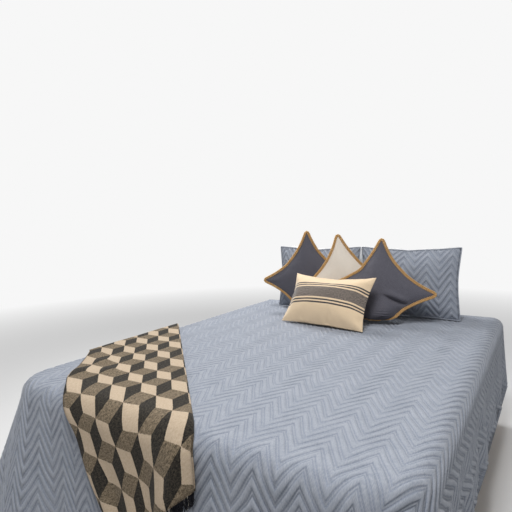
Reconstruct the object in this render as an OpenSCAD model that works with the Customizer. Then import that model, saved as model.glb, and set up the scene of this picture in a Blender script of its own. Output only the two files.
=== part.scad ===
// Dressed short queen bed: slatted timber frame, mattress, quilted coverlet, pillows, cushions and a folded throw.
// Millimetres, Z up. The head of the bed is towards +Y and the foot towards -Y.
// The origin is on the floor, under the centre of the whole bed's box.

/* [Mattress] */
// Width of the mattress, across the bed
mattress_w = 1524; // [1300:1:1900]
// Length of the mattress, from head to foot
mattress_l = 1905; // [1800:1:2100]
// Height of the mattress
mattress_h = 254; // [180:1:330]
// Corner radius of the mattress, seen from above
mattress_corner_r = 150; // [80:1:170]
// Rounding along the top and bottom edges of the mattress
mattress_edge_r = 32; // [24:1:36]

/* [Bed frame] */
// Height of the deck that the mattress lies on
deck_z = 330; // [280:1:420]
// How far the frame stands in from the mattress on every side
frame_inset = 20; // [10:1:60]
// Height of the four rails
rail_h = 140; // [110:1:180]
// Thickness of the four rails
rail_t = 28; // [20:1:40]
// Width of the square legs
leg_w = 64; // [45:1:80]
// Width of the leg's foot, where it tapers
leg_foot_w = 46; // [36:1:60]
// Height of one slat
slat_t = 18; // [14:1:24]
// Width of one slat
slat_w = 92; // [70:1:110]
// Side of the square ledges that carry the slats
ledge_w = 38; // [25:1:50]
// Width of the middle beam
beam_w = 45; // [35:1:60]
// Height of the middle beam
beam_h = 90; // [70:1:110]
// Bevel along the edges of the timber
timber_bevel = 3; // [1:0.5:5]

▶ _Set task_
Repeat the material above in full, keeping every word.

▶ _Expected answer_
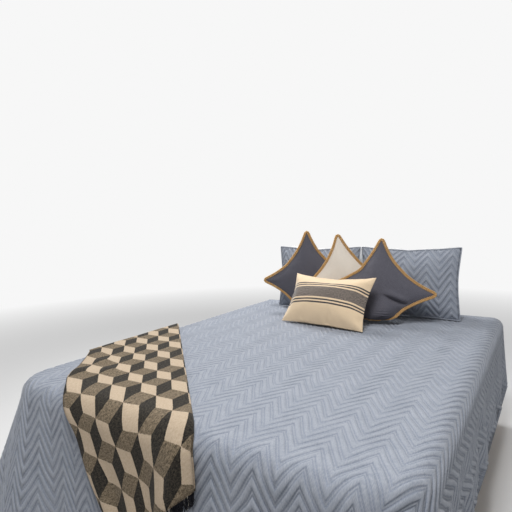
Reconstruct the object in this render as an OpenSCAD model that works with the Customizer. Then import that model, saved as model.glb, and set up the scene of this picture in a Blender script of its own. Output only the two files.
=== part.scad ===
// Dressed short queen bed: slatted timber frame, mattress, quilted coverlet, pillows, cushions and a folded throw.
// Millimetres, Z up. The head of the bed is towards +Y and the foot towards -Y.
// The origin is on the floor, under the centre of the whole bed's box.

/* [Mattress] */
// Width of the mattress, across the bed
mattress_w = 1524; // [1300:1:1900]
// Length of the mattress, from head to foot
mattress_l = 1905; // [1800:1:2100]
// Height of the mattress
mattress_h = 254; // [180:1:330]
// Corner radius of the mattress, seen from above
mattress_corner_r = 150; // [80:1:170]
// Rounding along the top and bottom edges of the mattress
mattress_edge_r = 32; // [24:1:36]

/* [Bed frame] */
// Height of the deck that the mattress lies on
deck_z = 330; // [280:1:420]
// How far the frame stands in from the mattress on every side
frame_inset = 20; // [10:1:60]
// Height of the four rails
rail_h = 140; // [110:1:180]
// Thickness of the four rails
rail_t = 28; // [20:1:40]
// Width of the square legs
leg_w = 64; // [45:1:80]
// Width of the leg's foot, where it tapers
leg_foot_w = 46; // [36:1:60]
// Height of one slat
slat_t = 18; // [14:1:24]
// Width of one slat
slat_w = 92; // [70:1:110]
// Side of the square ledges that carry the slats
ledge_w = 38; // [25:1:50]
// Width of the middle beam
beam_w = 45; // [35:1:60]
// Height of the middle beam
beam_h = 90; // [70:1:110]
// Bevel along the edges of the timber
timber_bevel = 3; // [1:0.5:5]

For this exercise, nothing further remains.